The hallway was dim with only a couple of lights on over the exit doors and all the offices dark. “Maybe we should keep more lights on out here,” Michael said.
“The place is spooky after hours.” Betty Jean shuddered a little. “Fact is, that Blake kid scared two or three years off my life tonight.”
“Anthony?” Michael was surprised.
“Yeah. I had to go to the ladies' room, and when I went out in the hall, there he was hanging around in the shadows. Gave me quite a start.”
“What was he doing here?”
“I didn't have a chance to ask. He was out the front door before I got my breath back, but then later I saw him again.”
“Where?”
“Just passing by the office. I had the door open. I think he went out the back way. Roy might have chased him out so he could lock up because it was late. Just after the judge left.” Betty Jean looked up at Michael. “I figured maybe he was hanging around to see you.”

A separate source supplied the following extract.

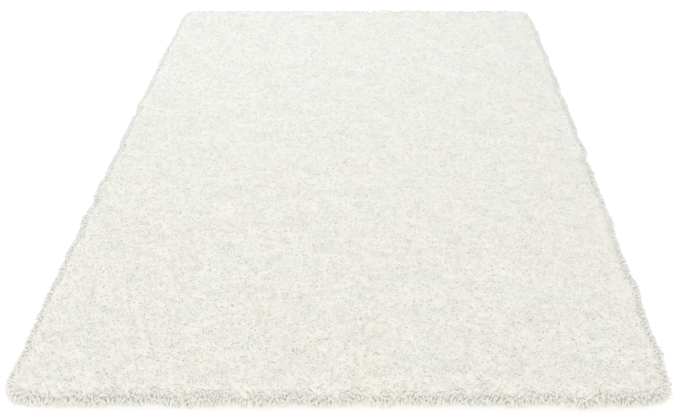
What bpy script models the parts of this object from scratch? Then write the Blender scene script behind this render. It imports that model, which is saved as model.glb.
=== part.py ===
"""A shag rug of 1.2 by 1.7 m, lying flat with its pile up.

The rug is one cloth: a flat backing with yarn tufted into it so densely that the pile reads as a
lumpy slab. All round the rim the tufts lean out past the backing and part into locks, the lowest
of which lie on the floor. Metres, +Z up, +Y along the rug's length, and the origin on the floor
under the rug's middle.
"""

import math
import random
from collections import namedtuple

import bmesh
import bpy
from mathutils import Vector, noise

# The cloth's outline
WIDTH = 1.200  # of the backing, along X
LENGTH = 1.700  # of the backing, along Y
CORNER_RADIUS = 0.034
SIDE_BOW = 0.008  # the long sides stand out this much at half their length
EDGE_WAVE = 0.009  # the pile's edge wanders in and out within about half of this
EDGE_WAVE_SIZE = 0.060  # and about this long is a bump or a dent

# The pile's upper surface
PILE_HEIGHT = 0.0350  # mean height of the yarn's ends over the floor
LUMP_HEIGHT = 0.0100  # lumps rise and fall within about half of this
LUMP_SIZE = 0.060
TUFT_JITTER = 0.0028  # single tufts stand this much above or below the lumps
RIM_DROP = 0.0035  # the upper rim is this much lower
RIM_INSET = 0.006  # and lies this far inside the backing's edge

# The pile's side, ring by ring from under the upper rim down to the floor
Ring = namedtuple("Ring", "reach height")  # reach is outwards from the backing's edge
SIDE_RINGS = (
    Ring(reach=0.006, height=0.0225),
    Ring(reach=0.010, height=0.0110),
    Ring(reach=0.006, height=0.0000),
)

# The upper surface's grid
CELLS_ACROSS = 46
CELLS_ALONG = 66

# The locks: one under each cell of the rim, in one of the side's rows, which are listed from the top
LockRow = namedtuple("LockRow", "rise on_floor")  # rise for each metre outwards
LOCK_ROWS = (
    LockRow(rise=0.35, on_floor=False),
    LockRow(rise=-0.10, on_floor=False),
    LockRow(rise=0.00, on_floor=True),
)
# A lock's sections: how much of its length each adds, and its size as a share of the last one's
LockSection = namedtuple("LockSection", "length size")
LOCK_SECTIONS = (
    LockSection(length=0.60, size=0.76),
    LockSection(length=0.40, size=0.52),
)
SHORTEST_LOCK = 0.009
LONGEST_LOCK = 0.017
MOST_LEAN = 0.35  # sideways for each metre outwards

YARN_COLOUR = (0.855, 0.850, 0.805, 1.0)
YARN_ROUGHNESS = 0.95
SMOOTH_UP_TO = math.radians(50)
SEED = 21
UP = Vector((0, 0, 1))


def clear_scene():
    for obj in list(bpy.data.objects):
        bpy.data.objects.remove(obj)


def past_corner_centre(x, y):
    """How far a point of the plain rectangle lies past the centre of its corner's arc, each way."""
    return abs(x) - (WIDTH / 2 - CORNER_RADIUS), abs(y) - (LENGTH / 2 - CORNER_RADIUS)


def on_cloth(x, y):
    """Where a point of the plain rectangle lies on the cloth, which has round corners and bowed sides."""
    past_x, past_y = past_corner_centre(x, y)
    if min(past_x, past_y) > 0:
        pull = 1 - max(past_x, past_y) / math.hypot(past_x, past_y)
        x -= math.copysign(past_x * pull, x)
        y -= math.copysign(past_y * pull, y)
    bow = SIDE_BOW * (1 - (2 * y / LENGTH) ** 2)
    return Vector((x * (1 + 2 * bow / WIDTH), y, 0))


def outward(x, y):
    """The level direction out of the cloth from a point on the plain rectangle's edge."""
    past_x, past_y = past_corner_centre(x, y)
    if min(past_x, past_y) <= 0:
        past_x, past_y = (1, 0) if past_x > past_y else (0, 1)
    return Vector((math.copysign(past_x, x), math.copysign(past_y, y), 0)).normalized()


def edge_wave(place):
    """How far the pile's edge stands out at a place along it."""
    return EDGE_WAVE * noise.noise(place / EDGE_WAVE_SIZE)


def lumps(place):
    """How far the pile's surface stands above its mean height at a place on the cloth."""
    return LUMP_HEIGHT * noise.noise(place / LUMP_SIZE)


def boundary_edges(bm):
    return [edge for edge in bm.edges if edge.is_boundary]


def add_top(bm, out_layer, chance):
    """The upper surface. Its rim vertices carry their outward direction in out_layer."""
    bmesh.ops.create_grid(bm, x_segments=CELLS_ACROSS, y_segments=CELLS_ALONG, size=0.5)
    for vert in bm.verts:
        x, y = vert.co.x * WIDTH, vert.co.y * LENGTH
        place = on_cloth(x, y)
        height = PILE_HEIGHT + lumps(place) + TUFT_JITTER * chance.uniform(-1, 1)
        if vert.is_boundary:
            vert[out_layer] = outward(x, y)
            place += vert[out_layer] * (edge_wave(place) - RIM_INSET)
            height -= RIM_DROP
        vert.co = place + UP * height


def add_side(bm, out_layer):
    """The side of the pile. Gives its faces in rows from the top, each in order round the rug."""
    rows = []
    reach = -RIM_INSET
    for ring in SIDE_RINGS:
        drawn = bmesh.ops.extrude_edge_only(bm, edges=boundary_edges(bm))["geom"]
        for vert in (item for item in drawn if isinstance(item, bmesh.types.BMVert)):
            vert.co += vert[out_layer] * (ring.reach - reach)
            vert.co.z = ring.height
        faces = [item for item in drawn if isinstance(item, bmesh.types.BMFace)]
        rows.append(sorted(faces, key=angle_round_rug))
        reach = ring.reach
    return rows


def angle_round_rug(face):
    centre = face.calc_center_median()
    return math.atan2(centre.y, centre.x)


def add_underside(bm):
    """The backing's flat underside, one face on the floor."""
    bmesh.ops.contextual_create(bm, geom=boundary_edges(bm))


def add_lock(bm, root, row, length, lean):
    """One lock of yarn, drawn out of a face of the side and thinning towards its end."""
    out = Vector((root.normal.x, root.normal.y, 0)).normalized()
    course = out + lean * UP.cross(out) + row.rise * UP
    face = root
    for section in LOCK_SECTIONS:
        face = bmesh.ops.extrude_discrete_faces(bm, faces=[face])["faces"][0]
        centre = face.calc_center_median()
        if row.on_floor:
            centre.z = 0
        for vert in face.verts:
            spread = (vert.co - centre) * section.size
            vert.co = centre + spread + course * length * section.length


def add_locks(bm, rows, chance):
    """A lock under each cell of the rim, never in the same row as the lock before it."""
    number = 0
    for column in zip(*rows):
        number = (number + chance.choice((1, 2))) % len(LOCK_ROWS)
        length = chance.uniform(SHORTEST_LOCK, LONGEST_LOCK)
        lean = chance.uniform(-MOST_LEAN, MOST_LEAN)
        add_lock(bm, column[number], LOCK_ROWS[number], length, lean)


def yarn():
    material = bpy.data.materials.new("ivory_yarn")
    material.use_nodes = True
    shader = material.node_tree.nodes["Principled BSDF"]
    shader.inputs["Base Color"].default_value = YARN_COLOUR
    shader.inputs["Roughness"].default_value = YARN_ROUGHNESS
    shader.inputs["Metallic"].default_value = 0
    return material


def build_rug():
    chance = random.Random(SEED)
    bm = bmesh.new()
    out_layer = bm.verts.layers.float_vector.new("outward")
    add_top(bm, out_layer, chance)
    rows = add_side(bm, out_layer)
    add_underside(bm)
    bmesh.ops.recalc_face_normals(bm, faces=bm.faces)
    add_locks(bm, rows, chance)
    mesh = bpy.data.meshes.new("shag_rug")
    bm.to_mesh(mesh)
    bm.free()
    mesh.shade_smooth()
    mesh.set_sharp_from_angle(angle=SMOOTH_UP_TO)
    mesh.materials.append(yarn())
    bpy.context.scene.collection.objects.link(bpy.data.objects.new("shag_rug", mesh))


clear_scene()
build_rug()
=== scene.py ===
"""The looks of the shag rug: yarn for the whole pile, the backing that it is tufted into, and round
them a pale floor, soft light and the camera. Metres, +Z up and +Y along the rug, as in the frame.

Every strand of yarn is a closed tube of three sides along a path that rises out of the pile and
curls over. Strands that share a mesh are made together, as arrays with a row for each strand.
"""

import math
from collections import namedtuple

import bmesh
import bpy
import numpy as np
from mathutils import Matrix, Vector, noise


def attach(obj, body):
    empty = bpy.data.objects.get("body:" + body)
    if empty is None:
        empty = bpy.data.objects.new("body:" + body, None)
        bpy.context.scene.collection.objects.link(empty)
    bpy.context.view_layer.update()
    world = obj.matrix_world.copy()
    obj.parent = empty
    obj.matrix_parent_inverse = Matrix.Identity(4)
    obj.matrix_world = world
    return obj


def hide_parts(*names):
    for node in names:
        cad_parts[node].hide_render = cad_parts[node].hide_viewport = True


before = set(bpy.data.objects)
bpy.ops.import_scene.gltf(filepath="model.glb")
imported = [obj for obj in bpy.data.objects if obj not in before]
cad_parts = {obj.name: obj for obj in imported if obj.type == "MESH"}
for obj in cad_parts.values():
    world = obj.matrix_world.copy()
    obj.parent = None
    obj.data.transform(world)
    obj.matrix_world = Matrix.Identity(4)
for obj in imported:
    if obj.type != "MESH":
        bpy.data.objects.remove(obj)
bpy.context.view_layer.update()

SEED = 7

# The cloth's outline, which is the frame's but for the corners
WIDTH = 1.200  # of the backing, along X
LENGTH = 1.700  # of the backing, along Y
CORNER_RADIUS = 0.029  # 5 mm less than the frame's, because the pile fills the corners out
SIDE_BOW = 0.008  # the long sides stand out this much at half their length
RIM_WIDTH = 0.030  # the pile wanders in and out with its edge, less and less, this far in
EDGE_JITTER = 0.45  # of a step round the edge, to either side

PILE_HEIGHT = 0.0345  # mean height of the yarn's ends over the floor

# Patterns of smooth noise: about how long a bump or a patch is, the amount that a pattern mostly
# stays within half of, to either side of none, and where in the noise it starts
Pattern = namedtuple("Pattern", "size amount start")
EDGE_WAVE = Pattern(size=0.060, amount=0.009, start=0.0)  # outwards, as in the frame
LUMPS = Pattern(size=0.060, amount=0.0055, start=0.0)  # upwards, and lower than in the frame
TONE_PATCHES = Pattern(size=0.110, amount=0.18, start=3.0)
WARM_PATCHES = Pattern(size=0.110, amount=0.6, start=8.0)
WARM_SPOTS = Pattern(size=0.035, amount=0.6, start=4.0)
TUFTS = Pattern(size=0.012, amount=math.radians(32), start=6.0)  # the rim's, leaning sideways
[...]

Michael stowed Two Bits in the backseat of his cruiser and then made a quick turn around the courthouse in case Anthony was still hanging around. But there was no sign of him. Maybe Joe's death had frightened the kid enough to make him ready to come clean about whatever it was he knew about Rayburn getting shot.
Michael hoped that was it as he drove toward Reece's house. He'd tried to run the boy down earlier, but Anthony told Cindy he had something he had to do and left the Grill early. It was odd that his “something to do” was hang around the courthouse.